#### [Directive]
Restate the opening lines of the material below word for word, stopping after the line that contains "return lambda p: (p[:, grain], p[:, 0".

#### [Dataset content]
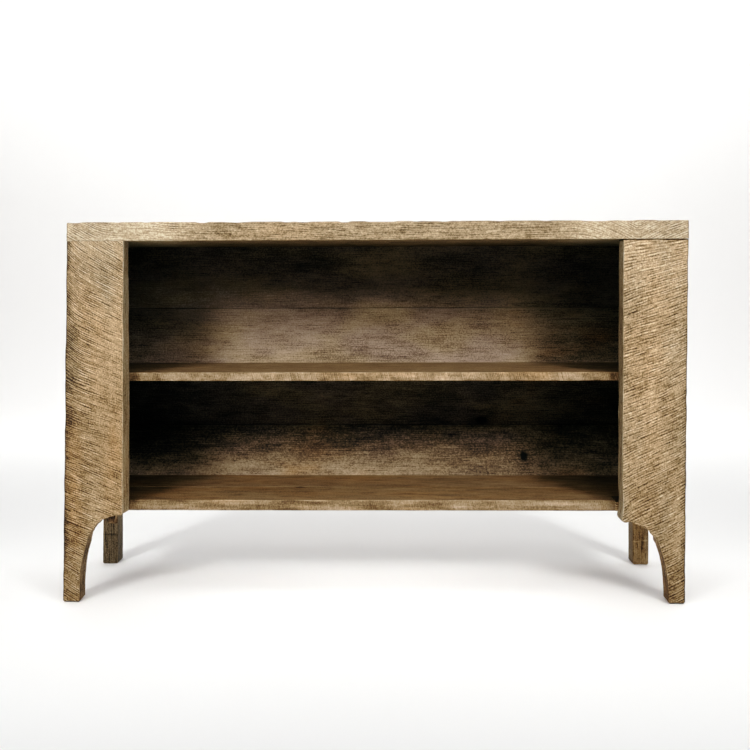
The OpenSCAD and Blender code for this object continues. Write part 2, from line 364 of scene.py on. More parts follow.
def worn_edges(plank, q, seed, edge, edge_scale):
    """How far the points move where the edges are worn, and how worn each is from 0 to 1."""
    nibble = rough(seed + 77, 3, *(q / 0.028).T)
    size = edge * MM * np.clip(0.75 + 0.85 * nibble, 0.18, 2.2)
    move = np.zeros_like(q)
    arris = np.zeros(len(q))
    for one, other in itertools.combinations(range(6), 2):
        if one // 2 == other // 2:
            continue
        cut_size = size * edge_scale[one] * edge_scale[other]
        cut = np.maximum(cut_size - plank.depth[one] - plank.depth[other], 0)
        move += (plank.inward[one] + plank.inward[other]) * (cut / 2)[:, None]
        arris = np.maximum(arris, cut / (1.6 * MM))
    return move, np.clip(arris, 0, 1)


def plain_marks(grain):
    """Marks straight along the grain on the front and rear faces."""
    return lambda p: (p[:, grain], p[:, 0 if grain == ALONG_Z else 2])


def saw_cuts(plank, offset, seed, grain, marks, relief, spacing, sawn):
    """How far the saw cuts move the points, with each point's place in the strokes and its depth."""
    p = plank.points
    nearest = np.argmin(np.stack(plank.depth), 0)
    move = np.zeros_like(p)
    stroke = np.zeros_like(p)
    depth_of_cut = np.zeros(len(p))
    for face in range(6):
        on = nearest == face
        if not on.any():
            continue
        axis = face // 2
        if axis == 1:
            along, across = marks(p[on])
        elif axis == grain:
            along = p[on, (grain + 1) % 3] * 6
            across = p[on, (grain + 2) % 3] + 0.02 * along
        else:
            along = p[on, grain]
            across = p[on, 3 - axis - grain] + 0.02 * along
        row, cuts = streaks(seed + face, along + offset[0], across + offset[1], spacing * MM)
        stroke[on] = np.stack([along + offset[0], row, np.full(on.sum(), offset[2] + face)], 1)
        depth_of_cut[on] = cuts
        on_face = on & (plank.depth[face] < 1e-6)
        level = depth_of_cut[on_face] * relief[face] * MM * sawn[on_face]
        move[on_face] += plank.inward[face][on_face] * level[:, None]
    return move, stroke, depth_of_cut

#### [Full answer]
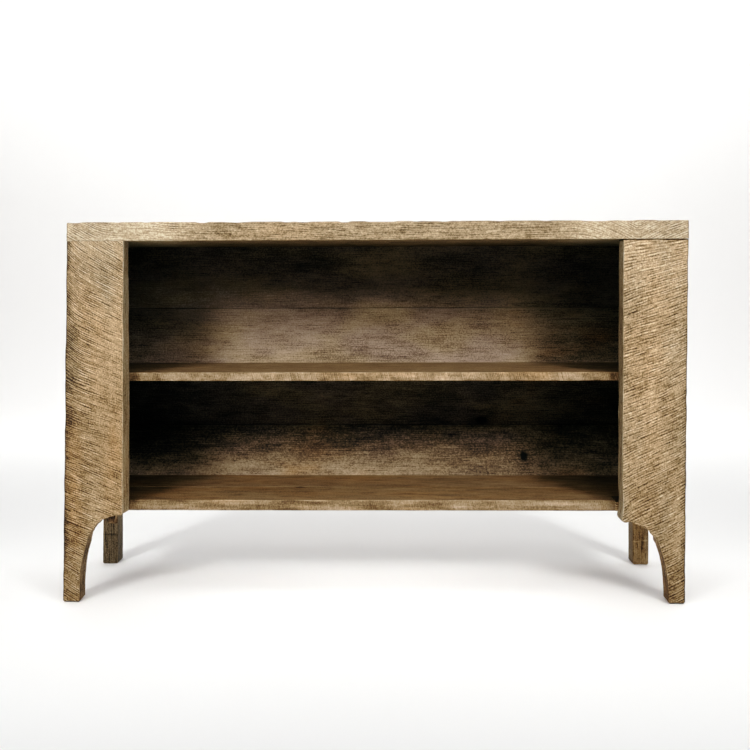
The OpenSCAD and Blender code for this object continues. Write part 2, from line 364 of scene.py on. More parts follow.
def worn_edges(plank, q, seed, edge, edge_scale):
    """How far the points move where the edges are worn, and how worn each is from 0 to 1."""
    nibble = rough(seed + 77, 3, *(q / 0.028).T)
    size = edge * MM * np.clip(0.75 + 0.85 * nibble, 0.18, 2.2)
    move = np.zeros_like(q)
    arris = np.zeros(len(q))
    for one, other in itertools.combinations(range(6), 2):
        if one // 2 == other // 2:
            continue
        cut_size = size * edge_scale[one] * edge_scale[other]
        cut = np.maximum(cut_size - plank.depth[one] - plank.depth[other], 0)
        move += (plank.inward[one] + plank.inward[other]) * (cut / 2)[:, None]
        arris = np.maximum(arris, cut / (1.6 * MM))
    return move, np.clip(arris, 0, 1)


def plain_marks(grain):
    """Marks straight along the grain on the front and rear faces."""
    return lambda p: (p[:, grain], p[:, 0 if grain == ALONG_Z else 2])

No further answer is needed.